INFORMATION SUPPLIED:
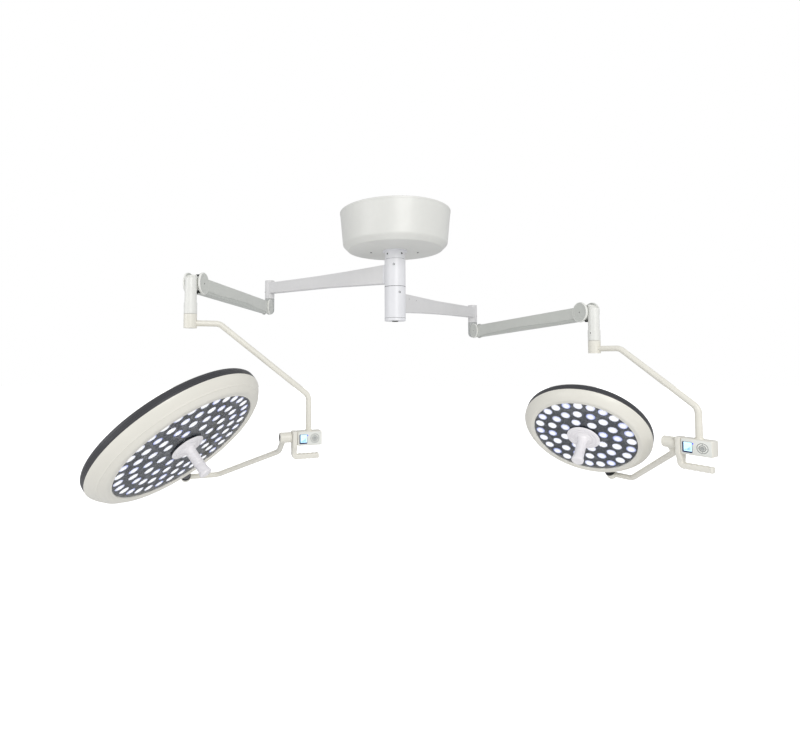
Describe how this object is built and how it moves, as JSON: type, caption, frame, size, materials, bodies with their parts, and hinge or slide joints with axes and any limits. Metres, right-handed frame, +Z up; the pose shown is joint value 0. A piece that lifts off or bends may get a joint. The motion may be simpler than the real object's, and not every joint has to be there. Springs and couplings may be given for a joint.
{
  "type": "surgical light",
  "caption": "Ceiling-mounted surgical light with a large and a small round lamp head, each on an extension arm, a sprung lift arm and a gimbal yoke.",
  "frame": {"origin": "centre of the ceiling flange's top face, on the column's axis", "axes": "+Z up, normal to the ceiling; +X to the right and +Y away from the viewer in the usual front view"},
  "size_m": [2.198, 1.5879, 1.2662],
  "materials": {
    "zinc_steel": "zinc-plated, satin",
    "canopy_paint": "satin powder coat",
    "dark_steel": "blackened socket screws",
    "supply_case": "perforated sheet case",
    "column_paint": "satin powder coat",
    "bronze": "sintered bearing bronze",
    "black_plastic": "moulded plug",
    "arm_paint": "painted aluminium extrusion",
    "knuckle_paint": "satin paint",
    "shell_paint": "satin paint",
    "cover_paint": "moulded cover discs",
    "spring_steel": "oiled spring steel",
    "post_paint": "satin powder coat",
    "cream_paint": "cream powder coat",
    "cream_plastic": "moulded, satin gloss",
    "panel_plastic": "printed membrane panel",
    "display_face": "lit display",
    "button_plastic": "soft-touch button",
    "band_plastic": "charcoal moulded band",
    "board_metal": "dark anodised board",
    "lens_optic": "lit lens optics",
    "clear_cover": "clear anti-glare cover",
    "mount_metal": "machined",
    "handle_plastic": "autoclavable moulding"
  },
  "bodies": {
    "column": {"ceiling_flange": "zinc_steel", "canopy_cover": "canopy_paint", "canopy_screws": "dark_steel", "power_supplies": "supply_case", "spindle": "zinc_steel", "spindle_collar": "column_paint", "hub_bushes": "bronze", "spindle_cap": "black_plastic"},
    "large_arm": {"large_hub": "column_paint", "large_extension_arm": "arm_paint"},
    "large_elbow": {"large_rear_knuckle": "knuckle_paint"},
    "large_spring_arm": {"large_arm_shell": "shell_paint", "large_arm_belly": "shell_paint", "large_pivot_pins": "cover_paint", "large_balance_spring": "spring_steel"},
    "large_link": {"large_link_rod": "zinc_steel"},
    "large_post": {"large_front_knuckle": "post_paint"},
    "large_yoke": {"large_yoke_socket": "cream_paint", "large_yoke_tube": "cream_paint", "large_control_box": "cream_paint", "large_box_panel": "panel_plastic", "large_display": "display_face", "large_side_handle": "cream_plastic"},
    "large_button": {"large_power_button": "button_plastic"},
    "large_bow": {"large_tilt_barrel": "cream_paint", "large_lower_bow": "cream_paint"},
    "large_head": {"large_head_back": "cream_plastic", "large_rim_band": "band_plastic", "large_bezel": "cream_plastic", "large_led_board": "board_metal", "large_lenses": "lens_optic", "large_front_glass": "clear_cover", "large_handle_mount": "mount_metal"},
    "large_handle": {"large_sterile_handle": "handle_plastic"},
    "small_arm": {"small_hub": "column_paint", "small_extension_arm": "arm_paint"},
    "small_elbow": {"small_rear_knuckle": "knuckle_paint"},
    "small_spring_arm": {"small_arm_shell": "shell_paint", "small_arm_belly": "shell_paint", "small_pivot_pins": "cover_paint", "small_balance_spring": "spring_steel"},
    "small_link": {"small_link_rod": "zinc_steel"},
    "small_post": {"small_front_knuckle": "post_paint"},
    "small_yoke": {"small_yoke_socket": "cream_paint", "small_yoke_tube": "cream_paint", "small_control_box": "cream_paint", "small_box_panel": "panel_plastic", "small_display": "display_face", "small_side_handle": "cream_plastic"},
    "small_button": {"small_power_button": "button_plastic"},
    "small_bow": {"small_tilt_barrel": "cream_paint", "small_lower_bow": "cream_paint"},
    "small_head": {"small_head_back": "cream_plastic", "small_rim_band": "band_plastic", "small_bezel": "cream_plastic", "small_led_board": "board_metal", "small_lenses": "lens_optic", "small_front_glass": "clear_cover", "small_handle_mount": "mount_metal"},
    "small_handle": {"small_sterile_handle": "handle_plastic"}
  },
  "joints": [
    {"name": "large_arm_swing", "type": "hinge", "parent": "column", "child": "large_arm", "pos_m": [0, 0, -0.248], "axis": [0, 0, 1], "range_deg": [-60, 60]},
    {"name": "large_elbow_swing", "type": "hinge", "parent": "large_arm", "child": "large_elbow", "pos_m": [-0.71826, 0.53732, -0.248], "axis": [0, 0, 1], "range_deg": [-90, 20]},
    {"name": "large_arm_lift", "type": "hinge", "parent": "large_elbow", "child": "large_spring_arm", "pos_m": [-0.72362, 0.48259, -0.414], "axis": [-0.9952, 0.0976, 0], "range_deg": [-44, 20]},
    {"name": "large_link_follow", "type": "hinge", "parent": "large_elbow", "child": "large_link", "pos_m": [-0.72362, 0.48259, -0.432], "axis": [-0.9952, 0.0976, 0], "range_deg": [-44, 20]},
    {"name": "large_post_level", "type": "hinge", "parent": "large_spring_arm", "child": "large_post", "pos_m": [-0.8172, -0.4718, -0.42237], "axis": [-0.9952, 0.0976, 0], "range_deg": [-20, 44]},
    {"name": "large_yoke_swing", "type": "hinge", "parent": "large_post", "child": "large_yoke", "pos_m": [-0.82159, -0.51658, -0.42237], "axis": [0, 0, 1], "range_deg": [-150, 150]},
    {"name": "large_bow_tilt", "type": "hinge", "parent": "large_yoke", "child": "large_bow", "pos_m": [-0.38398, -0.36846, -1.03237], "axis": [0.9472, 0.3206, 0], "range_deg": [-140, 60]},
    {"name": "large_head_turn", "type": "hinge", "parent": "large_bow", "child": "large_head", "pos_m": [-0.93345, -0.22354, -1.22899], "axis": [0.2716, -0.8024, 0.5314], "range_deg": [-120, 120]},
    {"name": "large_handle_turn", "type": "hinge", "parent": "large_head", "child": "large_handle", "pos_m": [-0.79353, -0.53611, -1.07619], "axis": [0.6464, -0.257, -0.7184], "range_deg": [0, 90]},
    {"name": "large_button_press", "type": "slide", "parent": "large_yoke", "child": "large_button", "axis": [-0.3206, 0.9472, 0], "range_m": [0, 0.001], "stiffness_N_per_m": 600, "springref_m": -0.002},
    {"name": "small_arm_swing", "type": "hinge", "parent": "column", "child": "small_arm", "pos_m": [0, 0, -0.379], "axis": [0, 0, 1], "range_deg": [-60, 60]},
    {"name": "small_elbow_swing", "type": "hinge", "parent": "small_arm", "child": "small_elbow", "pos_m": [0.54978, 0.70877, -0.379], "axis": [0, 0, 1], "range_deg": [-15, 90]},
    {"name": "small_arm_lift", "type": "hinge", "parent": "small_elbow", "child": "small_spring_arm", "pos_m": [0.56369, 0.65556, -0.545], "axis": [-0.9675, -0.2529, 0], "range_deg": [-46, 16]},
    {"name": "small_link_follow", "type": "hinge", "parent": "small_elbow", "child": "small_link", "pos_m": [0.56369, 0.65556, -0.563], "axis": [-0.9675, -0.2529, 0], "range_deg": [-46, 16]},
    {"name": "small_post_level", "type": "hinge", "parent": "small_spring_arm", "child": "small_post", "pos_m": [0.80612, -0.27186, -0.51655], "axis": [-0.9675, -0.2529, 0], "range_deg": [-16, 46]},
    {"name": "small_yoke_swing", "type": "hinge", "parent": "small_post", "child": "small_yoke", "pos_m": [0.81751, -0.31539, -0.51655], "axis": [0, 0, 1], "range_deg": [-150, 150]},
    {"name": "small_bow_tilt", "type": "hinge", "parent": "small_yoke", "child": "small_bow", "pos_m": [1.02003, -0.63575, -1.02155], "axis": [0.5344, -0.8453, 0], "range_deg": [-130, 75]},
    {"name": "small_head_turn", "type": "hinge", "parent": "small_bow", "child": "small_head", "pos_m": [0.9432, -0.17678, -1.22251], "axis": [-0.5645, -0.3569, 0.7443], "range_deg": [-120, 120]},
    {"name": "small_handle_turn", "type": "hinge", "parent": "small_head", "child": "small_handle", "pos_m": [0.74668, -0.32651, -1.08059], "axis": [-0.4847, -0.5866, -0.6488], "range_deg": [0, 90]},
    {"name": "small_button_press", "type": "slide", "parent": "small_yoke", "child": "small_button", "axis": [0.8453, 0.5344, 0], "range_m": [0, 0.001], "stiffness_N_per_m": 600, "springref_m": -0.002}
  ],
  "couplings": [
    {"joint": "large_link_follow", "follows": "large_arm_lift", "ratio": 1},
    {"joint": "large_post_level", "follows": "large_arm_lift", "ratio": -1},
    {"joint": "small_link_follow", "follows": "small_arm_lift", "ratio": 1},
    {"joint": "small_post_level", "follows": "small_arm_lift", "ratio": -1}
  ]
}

SHORT TASK: Wherever the word "right" occurs in a line of the listing, copy that line.

WRITTEN SOLUTION:
Describe how this object is built and how it moves, as JSON: type, caption, frame, size, materials, bodies with their parts, and hinge or slide joints with axes and any limits. Metres, right-handed frame, +Z up; the pose shown is joint value 0. A piece that lifts off or bends may get a joint. The motion may be simpler than the real object's, and not every joint has to be there. Springs and couplings may be given for a joint.
  "frame": {"origin": "centre of the ceiling flange's top face, on the column's axis", "axes": "+Z up, normal to the ceiling; +X to the right and +Y away from the viewer in the usual front view"},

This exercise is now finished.